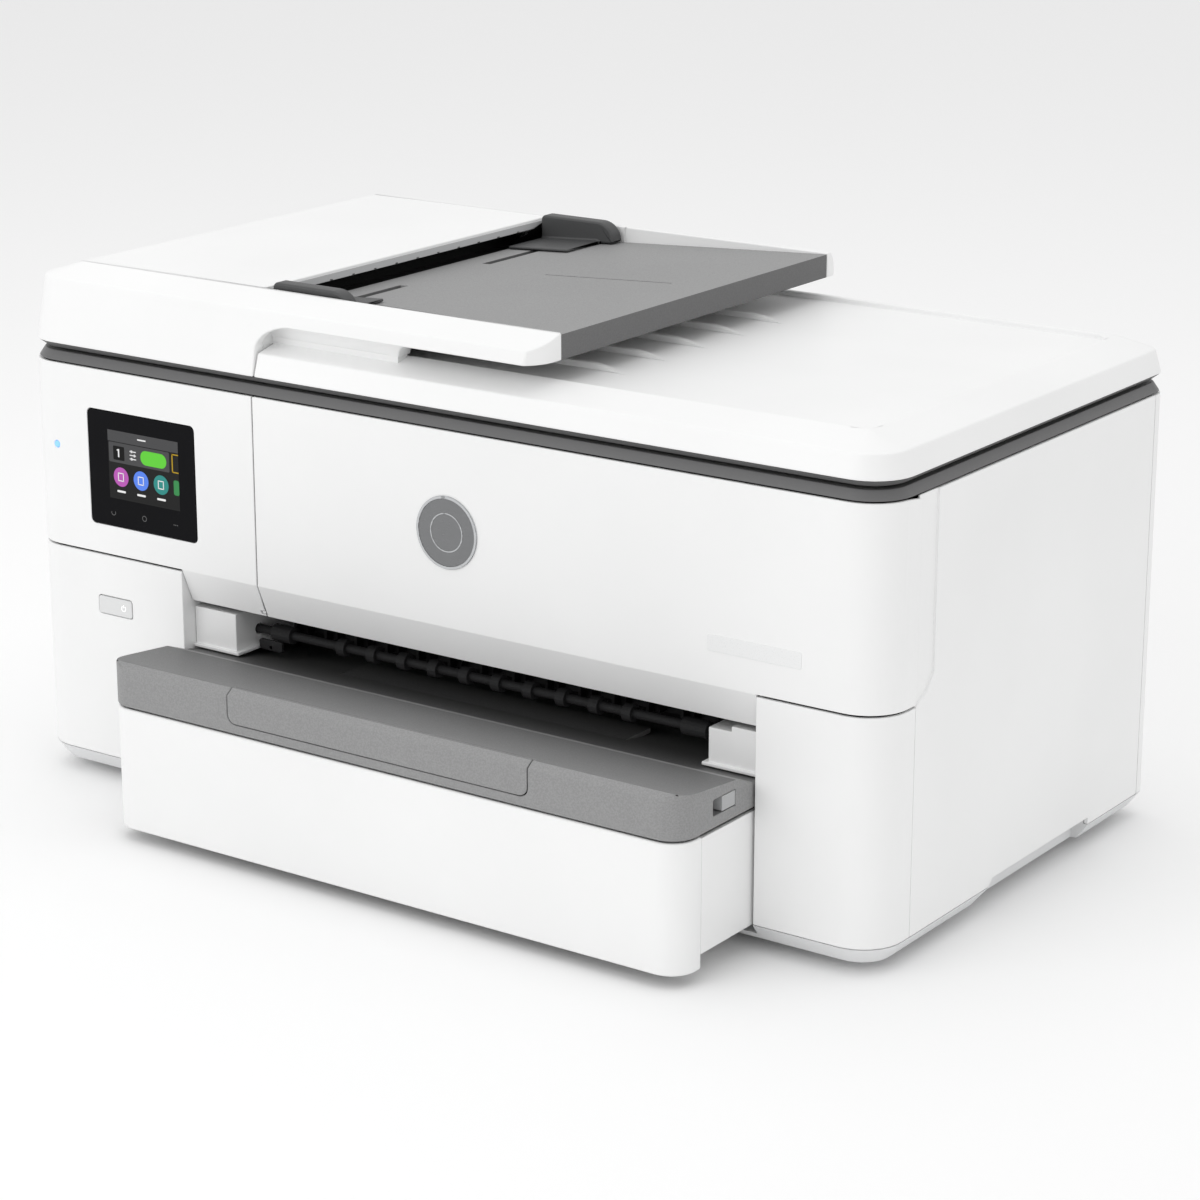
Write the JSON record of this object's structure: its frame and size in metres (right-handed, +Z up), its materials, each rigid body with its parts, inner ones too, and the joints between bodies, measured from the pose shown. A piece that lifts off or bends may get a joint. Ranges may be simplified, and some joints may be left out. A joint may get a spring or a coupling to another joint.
{
  "type": "inkjet printer with document feeder",
  "caption": "Wide desktop inkjet printer with a flatbed scanner lid, a sheet feeder on top, a touch panel, and a paper drawer and output tray at the front.",
  "frame": {"origin": "centre of the footprint, on the surface that the feet stand on", "axes": "+X to the right seen from the front, +Y towards the back, +Z up"},
  "size_m": [0.583, 0.374, 0.3094],
  "materials": {
    "white_plastic": "satin moulded white",
    "pale_grey_plastic": "satin moulded pale grey",
    "tray_plastic": "fine matt grain, mid grey",
    "guide_plastic": "fine matt grain, dark grey",
    "black_plastic": "matt black",
    "cyan_plastic": "satin",
    "magenta_plastic": "satin",
    "yellow_plastic": "satin",
    "dark_glass": "polished black panel",
    "clear_glass": "clear flat glass",
    "rubber": "matt",
    "steel": "zinc-plated sheet",
    "circuit_board": "solder mask",
    "pad_foam": "soft white sheet on foam"
  },
  "bodies": {
    "housing": {"base_pan": "pale_grey_plastic", "foot_front_left": "rubber", "foot_rear_left": "rubber", "foot_front_right": "rubber", "foot_rear_right": "rubber", "side_panel_left": "white_plastic", "side_panel_right": "white_plastic", "rear_panel": "white_plastic", "column_left": "white_plastic", "column_right": "white_plastic", "control_panel_housing": "white_plastic", "touch_display": "dark_glass", "outlet_block_left": "white_plastic", "outlet_block_right": "white_plastic", "feed_motor": "steel", "transfer_belt": "rubber", "drive_belt": "rubber", "frame_left": "steel", "frame_right": "steel", "platen": "black_plastic", "carriage_rail": "steel", "carriage_belt": "rubber", "carriage_motor": "steel", "service_station": "black_plastic", "power_supply": "black_plastic", "main_board": "circuit_board", "scanner_base": "tray_plastic", "scanner_glass": "clear_glass", "hinge_bracket_left": "guide_plastic", "hinge_bracket_right": "guide_plastic"},
    "power_key": {"power_button": "white_plastic"},
    "door": {"front_door": "white_plastic"},
    "feed_shaft": {"feed_roller_shaft": "steel"},
    "exit_shaft": {"exit_roller_shaft": "rubber"},
    "pick_shaft": {"pick_roller": "rubber"},
    "print_carriage": {"carriage": "black_plastic", "ink_cartridge_black": "black_plastic", "ink_cartridge_cyan": "cyan_plastic", "ink_cartridge_magenta": "magenta_plastic", "ink_cartridge_yellow": "yellow_plastic"},
    "drawer": {"drawer_front": "white_plastic", "drawer_body": "white_plastic"},
    "stack_guide_left": {"width_guide_left": "guide_plastic"},
    "stack_guide_right": {"width_guide_right": "guide_plastic"},
    "stack_guide_front": {"length_guide": "guide_plastic"},
    "tray": {"output_tray": "tray_plastic"},
    "extension": {"output_extension": "tray_plastic"},
    "latch": {"tray_latch": "guide_plastic"},
    "scanner": {"scan_bar": "black_plastic"},
    "lid": {"lid_band": "tray_plastic", "document_pad": "pad_foam", "lid_wing": "white_plastic", "feeder_base": "white_plastic", "feeder_tray": "tray_plastic", "lid_hinge_left": "guide_plastic", "lid_hinge_right": "guide_plastic"},
    "cover": {"feeder_cover": "white_plastic"},
    "cover_roller": {"feeder_roller": "rubber"},
    "sheet_guide_front": {"feeder_guide_front": "guide_plastic"},
    "sheet_guide_rear": {"feeder_guide_rear": "guide_plastic"}
  },
  "joints": [
    {"name": "power_press", "type": "slide", "parent": "housing", "child": "power_key", "axis": [0, 1, 0], "range_m": [0, 0.001], "stiffness_N_per_m": 800},
    {"name": "door_hinge", "type": "hinge", "parent": "housing", "child": "door", "pos_m": [0, -0.1117, 0.1245], "axis": [1, 0, 0], "range_deg": [0, 88]},
    {"name": "feed_spin", "type": "hinge", "parent": "housing", "child": "feed_shaft", "pos_m": [0, 0.0295, 0.106], "axis": [1, 0, 0], "continuous": true},
    {"name": "exit_spin", "type": "hinge", "parent": "housing", "child": "exit_shaft", "pos_m": [0, -0.0905, 0.1045], "axis": [1, 0, 0], "continuous": true},
    {"name": "pick_spin", "type": "hinge", "parent": "housing", "child": "pick_shaft", "pos_m": [0, 0.1415, 0.082], "axis": [1, 0, 0], "continuous": true},
    {"name": "carriage_slide", "type": "slide", "parent": "housing", "child": "print_carriage", "axis": [1, 0, 0], "range_m": [-0.44, 0]},
    {"name": "drawer_slide", "type": "slide", "parent": "housing", "child": "drawer", "axis": [0, -1, 0], "range_m": [0, 0.22]},
    {"name": "stack_guide_slide", "type": "slide", "parent": "drawer", "child": "stack_guide_left", "axis": [1, 0, 0], "range_m": [0, 0.08]},
    {"name": "stack_guide_return", "type": "slide", "parent": "drawer", "child": "stack_guide_right", "axis": [1, 0, 0], "range_m": [-0.08, 0]},
    {"name": "stack_length_slide", "type": "slide", "parent": "drawer", "child": "stack_guide_front", "axis": [0, 1, 0], "range_m": [0, 0.12]},
    {"name": "tray_slide", "type": "slide", "parent": "housing", "child": "tray", "axis": [0, -1, 0], "range_m": [0, 0.11]},
    {"name": "extension_slide", "type": "slide", "parent": "tray", "child": "extension", "axis": [0, -1, 0], "range_m": [0, 0.09]},
    {"name": "latch_slide", "type": "slide", "parent": "tray", "child": "latch", "axis": [0, -1, 0], "range_m": [0, 0.007]},
    {"name": "scan_slide", "type": "slide", "parent": "housing", "child": "scanner", "axis": [1, 0, 0], "range_m": [0, 0.44]},
    {"name": "lid_hinge", "type": "hinge", "parent": "housing", "child": "lid", "pos_m": [0, 0.184, 0.261], "axis": [-1, 0, 0], "range_deg": [0, 78]},
    {"name": "cover_hinge", "type": "hinge", "parent": "lid", "child": "cover", "pos_m": [-0.2645, 0, 0.306], "axis": [0, -1, 0], "range_deg": [0, 80]},
    {"name": "cover_roller_spin", "type": "hinge", "parent": "cover", "child": "cover_roller", "pos_m": [-0.1543, 0.0405, 0.293], "axis": [0, 1, 0], "continuous": true},
    {"name": "sheet_guide_slide", "type": "slide", "parent": "lid", "child": "sheet_guide_front", "axis": [0, 1, 0], "range_m": [0, 0.06]},
    {"name": "sheet_guide_return", "type": "slide", "parent": "lid", "child": "sheet_guide_rear", "axis": [0, 1, 0], "range_m": [-0.06, 0]}
  ],
  "couplings": [
    {"joint": "exit_spin", "follows": "feed_spin", "ratio": 1.6},
    {"joint": "stack_guide_return", "follows": "stack_guide_slide", "ratio": -1},
    {"joint": "sheet_guide_return", "follows": "sheet_guide_slide", "ratio": -1}
  ]
}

----------------

◆ **Problem requirements**
Reproduce the material verbatim, line by line.

◆ **The answer**
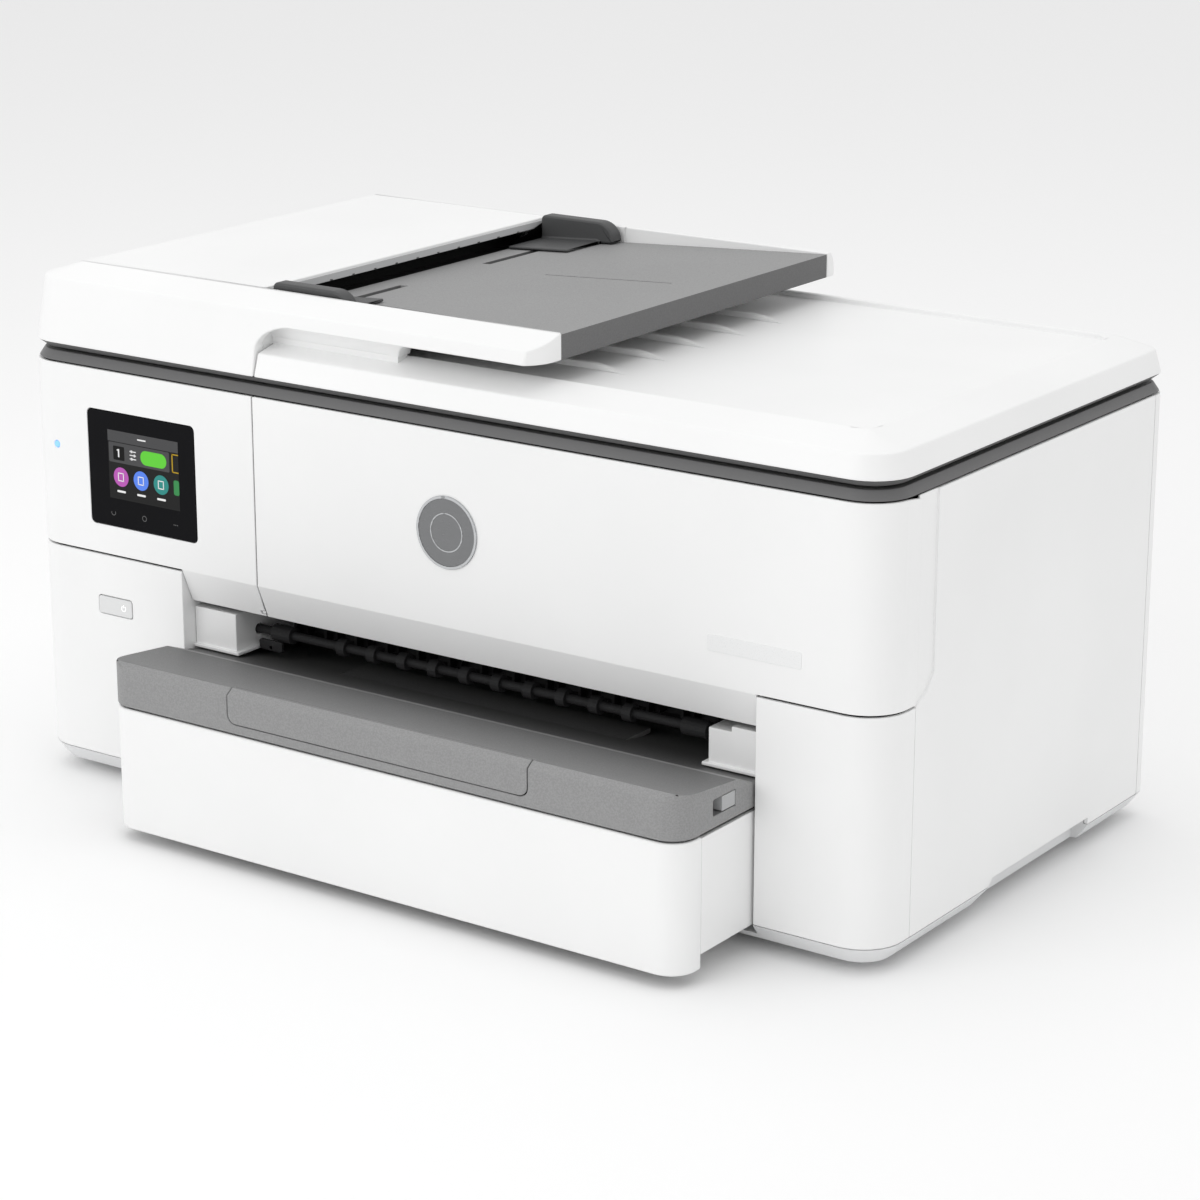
Write the JSON record of this object's structure: its frame and size in metres (right-handed, +Z up), its materials, each rigid body with its parts, inner ones too, and the joints between bodies, measured from the pose shown. A piece that lifts off or bends may get a joint. Ranges may be simplified, and some joints may be left out. A joint may get a spring or a coupling to another joint.
{
  "type": "inkjet printer with document feeder",
  "caption": "Wide desktop inkjet printer with a flatbed scanner lid, a sheet feeder on top, a touch panel, and a paper drawer and output tray at the front.",
  "frame": {"origin": "centre of the footprint, on the surface that the feet stand on", "axes": "+X to the right seen from the front, +Y towards the back, +Z up"},
  "size_m": [0.583, 0.374, 0.3094],
  "materials": {
    "white_plastic": "satin moulded white",
    "pale_grey_plastic": "satin moulded pale grey",
    "tray_plastic": "fine matt grain, mid grey",
    "guide_plastic": "fine matt grain, dark grey",
    "black_plastic": "matt black",
    "cyan_plastic": "satin",
    "magenta_plastic": "satin",
    "yellow_plastic": "satin",
    "dark_glass": "polished black panel",
    "clear_glass": "clear flat glass",
    "rubber": "matt",
    "steel": "zinc-plated sheet",
    "circuit_board": "solder mask",
    "pad_foam": "soft white sheet on foam"
  },
  "bodies": {
    "housing": {"base_pan": "pale_grey_plastic", "foot_front_left": "rubber", "foot_rear_left": "rubber", "foot_front_right": "rubber", "foot_rear_right": "rubber", "side_panel_left": "white_plastic", "side_panel_right": "white_plastic", "rear_panel": "white_plastic", "column_left": "white_plastic", "column_right": "white_plastic", "control_panel_housing": "white_plastic", "touch_display": "dark_glass", "outlet_block_left": "white_plastic", "outlet_block_right": "white_plastic", "feed_motor": "steel", "transfer_belt": "rubber", "drive_belt": "rubber", "frame_left": "steel", "frame_right": "steel", "platen": "black_plastic", "carriage_rail": "steel", "carriage_belt": "rubber", "carriage_motor": "steel", "service_station": "black_plastic", "power_supply": "black_plastic", "main_board": "circuit_board", "scanner_base": "tray_plastic", "scanner_glass": "clear_glass", "hinge_bracket_left": "guide_plastic", "hinge_bracket_right": "guide_plastic"},
    "power_key": {"power_button": "white_plastic"},
    "door": {"front_door": "white_plastic"},
    "feed_shaft": {"feed_roller_shaft": "steel"},
    "exit_shaft": {"exit_roller_shaft": "rubber"},
    "pick_shaft": {"pick_roller": "rubber"},
    "print_carriage": {"carriage": "black_plastic", "ink_cartridge_black": "black_plastic", "ink_cartridge_cyan": "cyan_plastic", "ink_cartridge_magenta": "magenta_plastic", "ink_cartridge_yellow": "yellow_plastic"},
    "drawer": {"drawer_front": "white_plastic", "drawer_body": "white_plastic"},
    "stack_guide_left": {"width_guide_left": "guide_plastic"},
    "stack_guide_right": {"width_guide_right": "guide_plastic"},
    "stack_guide_front": {"length_guide": "guide_plastic"},
    "tray": {"output_tray": "tray_plastic"},
    "extension": {"output_extension": "tray_plastic"},
    "latch": {"tray_latch": "guide_plastic"},
    "scanner": {"scan_bar": "black_plastic"},
    "lid": {"lid_band": "tray_plastic", "document_pad": "pad_foam", "lid_wing": "white_plastic", "feeder_base": "white_plastic", "feeder_tray": "tray_plastic", "lid_hinge_left": "guide_plastic", "lid_hinge_right": "guide_plastic"},
    "cover": {"feeder_cover": "white_plastic"},
    "cover_roller": {"feeder_roller": "rubber"},
    "sheet_guide_front": {"feeder_guide_front": "guide_plastic"},
    "sheet_guide_rear": {"feeder_guide_rear": "guide_plastic"}
  },
  "joints": [
    {"name": "power_press", "type": "slide", "parent": "housing", "child": "power_key", "axis": [0, 1, 0], "range_m": [0, 0.001], "stiffness_N_per_m": 800},
    {"name": "door_hinge", "type": "hinge", "parent": "housing", "child": "door", "pos_m": [0, -0.1117, 0.1245], "axis": [1, 0, 0], "range_deg": [0, 88]},
    {"name": "feed_spin", "type": "hinge", "parent": "housing", "child": "feed_shaft", "pos_m": [0, 0.0295, 0.106], "axis": [1, 0, 0], "continuous": true},
    {"name": "exit_spin", "type": "hinge", "parent": "housing", "child": "exit_shaft", "pos_m": [0, -0.0905, 0.1045], "axis": [1, 0, 0], "continuous": true},
    {"name": "pick_spin", "type": "hinge", "parent": "housing", "child": "pick_shaft", "pos_m": [0, 0.1415, 0.082], "axis": [1, 0, 0], "continuous": true},
    {"name": "carriage_slide", "type": "slide", "parent": "housing", "child": "print_carriage", "axis": [1, 0, 0], "range_m": [-0.44, 0]},
    {"name": "drawer_slide", "type": "slide", "parent": "housing", "child": "drawer", "axis": [0, -1, 0], "range_m": [0, 0.22]},
    {"name": "stack_guide_slide", "type": "slide", "parent": "drawer", "child": "stack_guide_left", "axis": [1, 0, 0], "range_m": [0, 0.08]},
    {"name": "stack_guide_return", "type": "slide", "parent": "drawer", "child": "stack_guide_right", "axis": [1, 0, 0], "range_m": [-0.08, 0]},
    {"name": "stack_length_slide", "type": "slide", "parent": "drawer", "child": "stack_guide_front", "axis": [0, 1, 0], "range_m": [0, 0.12]},
    {"name": "tray_slide", "type": "slide", "parent": "housing", "child": "tray", "axis": [0, -1, 0], "range_m": [0, 0.11]},
    {"name": "extension_slide", "type": "slide", "parent": "tray", "child": "extension", "axis": [0, -1, 0], "range_m": [0, 0.09]},
    {"name": "latch_slide", "type": "slide", "parent": "tray", "child": "latch", "axis": [0, -1, 0], "range_m": [0, 0.007]},
    {"name": "scan_slide", "type": "slide", "parent": "housing", "child": "scanner", "axis": [1, 0, 0], "range_m": [0, 0.44]},
    {"name": "lid_hinge", "type": "hinge", "parent": "housing", "child": "lid", "pos_m": [0, 0.184, 0.261], "axis": [-1, 0, 0], "range_deg": [0, 78]},
    {"name": "cover_hinge", "type": "hinge", "parent": "lid", "child": "cover", "pos_m": [-0.2645, 0, 0.306], "axis": [0, -1, 0], "range_deg": [0, 80]},
    {"name": "cover_roller_spin", "type": "hinge", "parent": "cover", "child": "cover_roller", "pos_m": [-0.1543, 0.0405, 0.293], "axis": [0, 1, 0], "continuous": true},
    {"name": "sheet_guide_slide", "type": "slide", "parent": "lid", "child": "sheet_guide_front", "axis": [0, 1, 0], "range_m": [0, 0.06]},
    {"name": "sheet_guide_return", "type": "slide", "parent": "lid", "child": "sheet_guide_rear", "axis": [0, 1, 0], "range_m": [-0.06, 0]}
  ],
  "couplings": [
    {"joint": "exit_spin", "follows": "feed_spin", "ratio": 1.6},
    {"joint": "stack_guide_return", "follows": "stack_guide_slide", "ratio": -1},
    {"joint": "sheet_guide_return", "follows": "sheet_guide_slide", "ratio": -1}
  ]
}